XLR connectors have two types: male and female. The male connectors commonly have 3 pins, but they can have as many as 10. Female XLR cables are the same, only they have spaces for pins to fit, rather than pins themselves. These types use analog cables and can transmit balanced mono signals, so multiple cables will be needed to send multiple audio channels, such as stereo audio. Additionally, due the fact that the ground wire connects first, these cables can be safely unplugged from sound equipment that is live without picking up external signals.
Tip-Sleeve and Tip-Ring-Sleeve are similar, except TRS connectors have an extra contact point, which lets them transmit more data down a single cable.

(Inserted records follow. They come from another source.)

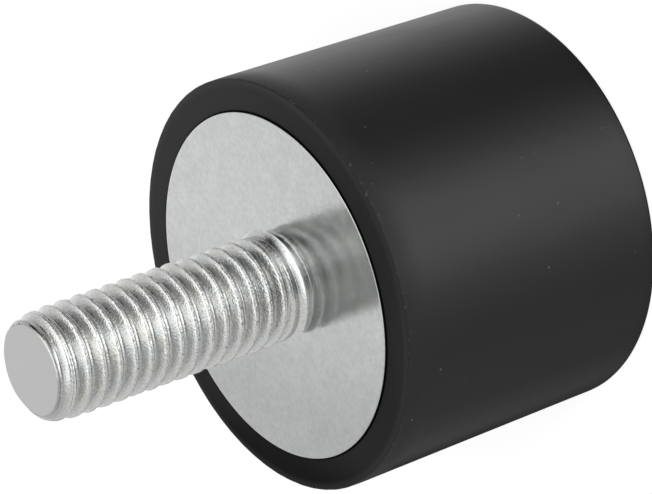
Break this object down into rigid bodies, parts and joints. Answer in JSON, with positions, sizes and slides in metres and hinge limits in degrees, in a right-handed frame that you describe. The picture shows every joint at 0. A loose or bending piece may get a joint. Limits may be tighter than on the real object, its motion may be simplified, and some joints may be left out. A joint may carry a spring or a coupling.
{
  "type": "rubber buffer",
  "caption": "Cylindrical rubber buffer with a steel end plate bonded in one face and a threaded stud; the other end is plain rubber.",
  "frame": {"origin": "middle of the plain rubber end, which it stands on", "axes": "+Z along the axis of the body, from the plain rubber end towards the tip of the stud"},
  "size_m": [0.03, 0.03, 0.0426],
  "materials": {
    "black_rubber": "moulded, matt to satin",
    "zinc_plate": "bright zinc on stamped sheet, soft mirror",
    "zinc_stud": "bright zinc on a rolled thread, fine grain"
  },
  "bodies": {
    "root": {"rubber_body": "black_rubber", "end_plate": "zinc_plate", "threaded_stud": "zinc_stud"}
  },
  "joints": []
}
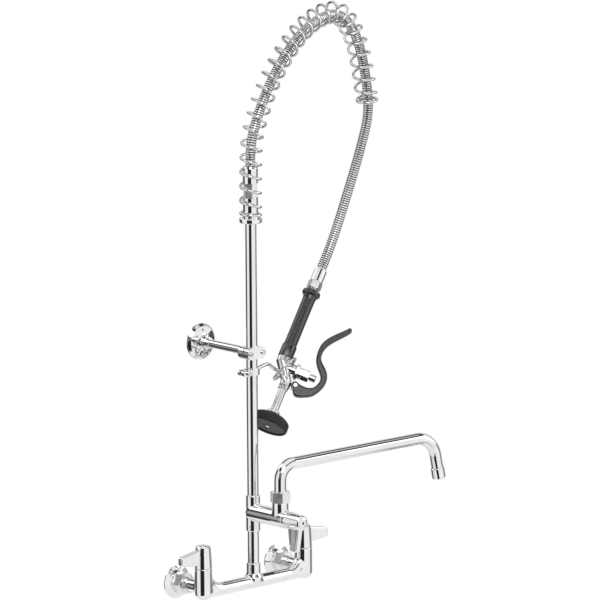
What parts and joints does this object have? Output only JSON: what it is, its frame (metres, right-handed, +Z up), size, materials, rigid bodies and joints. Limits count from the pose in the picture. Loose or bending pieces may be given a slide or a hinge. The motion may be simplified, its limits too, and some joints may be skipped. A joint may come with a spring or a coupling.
{
  "type": "wall-mounted pre-rinse faucet",
  "caption": "Chrome wall-mounted pre-rinse faucet: lever-handled mixing body, riser with spring-arched hose and black-gripped hand spray, add-on tee with swinging spout.",
  "frame": {"origin": "on the wall, midway between the two inlet axes", "axes": "+X from the hot inlet to the cold one, +Y into the wall, +Z up"},
  "size_m": [0.463, 0.2238, 0.8723],
  "materials": {
    "chrome": "polished chrome plate on cast brass and brass tube",
    "stainless": "bright stainless steel",
    "brass": "machined brass",
    "index_cap": "polished cap with a small dark centre",
    "hose_steel": "flexible stainless steel hose",
    "spring_steel": "bright spring wire",
    "grip_black": "matt black moulded grip",
    "lever_black": "satin black coated lever",
    "bumper_rubber": "dark grey rubber",
    "face_black": "dark grey moulded screen",
    "seal_rubber": "black rubber seal"
  },
  "bodies": {
    "faucet": {"faucet_body": "chrome", "wall_flanges": "chrome", "coupling_nuts": "chrome", "inlet_tails": "brass", "sealing_washers": "seal_rubber", "hot_cartridge": "brass", "cold_cartridge": "brass", "add_on_cartridge": "brass", "lower_nipple": "chrome", "add_on_tee": "chrome", "spout_nut": "chrome", "riser_pipe": "chrome", "bracket_clamp_front": "chrome", "bracket_clamp_back": "chrome", "bracket_clamp_screws": "stainless", "bracket_tube": "chrome", "bracket_nut": "chrome", "bracket_flange": "chrome", "bracket_set_screw": "stainless", "finger_hook": "chrome", "hook_screw": "stainless", "hook_nut": "stainless", "hold_down_ring": "stainless", "spring_nut": "chrome", "overhead_spring": "spring_steel", "hose_connector": "chrome", "hose_coupling": "chrome", "hose_end_sleeve": "chrome", "hose": "hose_steel", "hose_ferrule": "chrome", "hose_nut": "chrome", "grip_collar": "grip_black", "grip": "grip_black", "grip_sleeve": "grip_black", "grip_tube": "stainless", "valve_body": "chrome", "valve_bonnet": "chrome", "barrel": "chrome", "bumper": "bumper_rubber", "spray_face": "face_black", "face_screw": "stainless", "plunger_spring": "stainless"},
    "hot_valve": {"hot_handle": "chrome", "hot_index": "index_cap", "hot_stem": "brass", "hot_screw": "stainless"},
    "cold_valve": {"cold_handle": "chrome", "cold_index": "index_cap", "cold_stem": "brass", "cold_screw": "stainless"},
    "add_on_valve": {"add_on_handle": "chrome", "add_on_index": "index_cap", "add_on_stem": "brass", "add_on_screw": "stainless"},
    "spout": {"spout_tube": "chrome", "spout_tip": "chrome", "spout_o_rings": "seal_rubber"},
    "squeeze_lever": {"lever": "lever_black", "lever_screw": "stainless"},
    "spray_plunger": {"plunger": "chrome"}
  },
  "joints": [
    {"name": "hot_handle_turn", "type": "hinge", "parent": "faucet", "child": "hot_valve", "pos_m": [-0.1016, -0.06, 0.0305], "axis": [0, 0, 1], "range_deg": [0, 90]},
    {"name": "cold_handle_turn", "type": "hinge", "parent": "faucet", "child": "cold_valve", "pos_m": [0.1016, -0.06, 0.0305], "axis": [0, 0, -1], "range_deg": [0, 90]},
    {"name": "add_on_handle_turn", "type": "hinge", "parent": "faucet", "child": "add_on_valve", "pos_m": [0, -0.135, 0.1], "axis": [0, 1, 0], "range_deg": [0, 90]},
    {"name": "spout_swing", "type": "hinge", "parent": "faucet", "child": "spout", "pos_m": [0, -0.12, 0.13], "axis": [0, 0, 1], "range_deg": [-185.7, 14.3]},
    {"name": "lever_squeeze", "type": "hinge", "parent": "faucet", "child": "squeeze_lever", "pos_m": [0.09091, -0.05582, 0.27736], "axis": [-0.4935, -0.7127, 0.4986], "range_deg": [0, 22], "stiffness_Nm_per_rad": 0.3, "springref_deg": -20.05},
    {"name": "plunger_press", "type": "slide", "parent": "faucet", "child": "spray_plunger", "axis": [-0.6187, 0.6905, 0.3747], "range_m": [0, 0.0045], "stiffness_N_per_m": 400, "springref_m": -0.004, "deforming": ["plunger_spring"]}
  ],
  "couplings": [
    {"joint": "plunger_press", "follows": "lever_squeeze", "m_per_rad": 0.01146}
  ]
}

They are generally used to move audio data short distances such as from an electric guitar to an amp or from audio monitoring equipment to headphones. TRS connectors can transmit unbalanced stereo or balanced mono audio, because of their extra ring contact.
Tiny Telephone or “Bantam” connectors as they are known in the UK are generally used with patch bays, as they are essentially just smaller TS cables, and their shape makes it less likely they will cause shorting when they’re plugged into a port.
RCA connectors have the capability to be used with analog or digital cables, however their uses vary based on which is chosen. Using analog cables, they can send unbalanced mono signal, so two cables will be required if sending stereo is desired. With digital, however, they can send stereo and surround sound information down a single cable. They were very commonly used with home televisions to connect external devices.
Universal Serial Bus or USB should be a very familiar sight with any tech user in 2021, as it was designed to be a standardised connection for peripherals such as keyboards, mice, and even microphones. USB ports can also provide devices connected to them with power, which is necessary for condenser microphones, as covered in the first issue of this blog. As they are serial buses, they only transfer a single bit of information at a time, as opposed to parallel buses, which can transfer multiple, even despite this, a USB 3.1 cable is able to transfer ten gigabytes per second. However, this limitation does make them significantly cheaper, obviously making them ideal for consumer products.
Thunderbolt cables are essentially upgraded USB 3.1 cables, as they use the same connector, however the typically have a thunderbolt symbol to distinguish them, as well as they transfer data at a highly increased rate: up to 40GBpS with Thunderbolt 3! The standard was designed by Intel and Apple, for faster transfer speeds after firewire (another USB alternative) became irrelevant. Despite their similar connectors, you cannot use a USB 3.1 cable in the place of a Thunderbolt.
MIDI cables are used almost exclusively for transferring data from musical instruments to audio devices or computers. They move crucial data such as pitch, velocity, notation, panning and tempo. They are also capable of sending data from a MIDI file to a hardware synth so that it can be re-recorded in a different sound or higher quality, sending the info back to the device that sent it in the first place.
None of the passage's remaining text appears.